Despite this new cybercurrency’s relative youth and the public’s cursory understanding of it, said Fayman, it is here to stay and growing. For proof, take a quick glance at the growing number of staid and structured financial institutions that are slowly acknowledging not only its power but its future.

U.S. Bank recently announced that its cryptocurrency custody service would now be available to fund managers. BBVA, Morgan Stanley and Wells Fargo are also now in the game.

Bitcoin and the world of cryptocurrency are new frontiers in the financial world and, said Fayman, as they grow, they will require more regulation as attested by an explosion in the number of internet crime reports.

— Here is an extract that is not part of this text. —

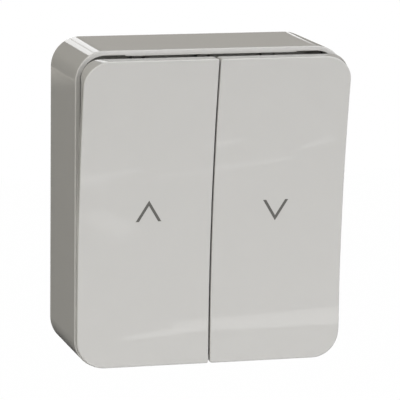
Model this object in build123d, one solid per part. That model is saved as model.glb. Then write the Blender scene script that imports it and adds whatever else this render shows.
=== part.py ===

Cybercurrency today is attractive to sophisticated cyberthieves because it is out there and that is not going to change as attested to by the two major crimes earlier in this story. But greed and opportunity have historically inspired crime. That combination remains the inspiration today in the growing world of cybertheft whether it’s identity theft or cyber cash.
It is no surprise that cybertheft has also spawned a boom in the cybersecurity business. It is estimated that U.S. financial institutions will spend as much as $140 billion in 2022 on cybersecurity. While many of these crimes will involve cybercurrencies like Bitcoin, the FBI says a far lesser amount will involve everyday people whose computer files are stolen and, coincidentally, can only be retrieved with ransom paid in cybercurrency.
Still, accumulating wealth however it is gained, has been a hallmark of mankind forever. And a quick method for doing so is playing the cybercurrency game. Is it worth it? “I have invested in Bitcoin,” says Fayman, “also other digital currencies.” But the MSUD finance professor warns that if anyone plans on doing the same, “be very cautious” and spend the time doing due diligence.
Cyber investments can be as good as gold and turn a quick profit. They can as easily turn south. In a word, they are risky. Fayman says when jumping into this new world, ask the same questions that would be asked with any investment. How much risk are you willing to take? Can you absorb the hit if you lose your investment?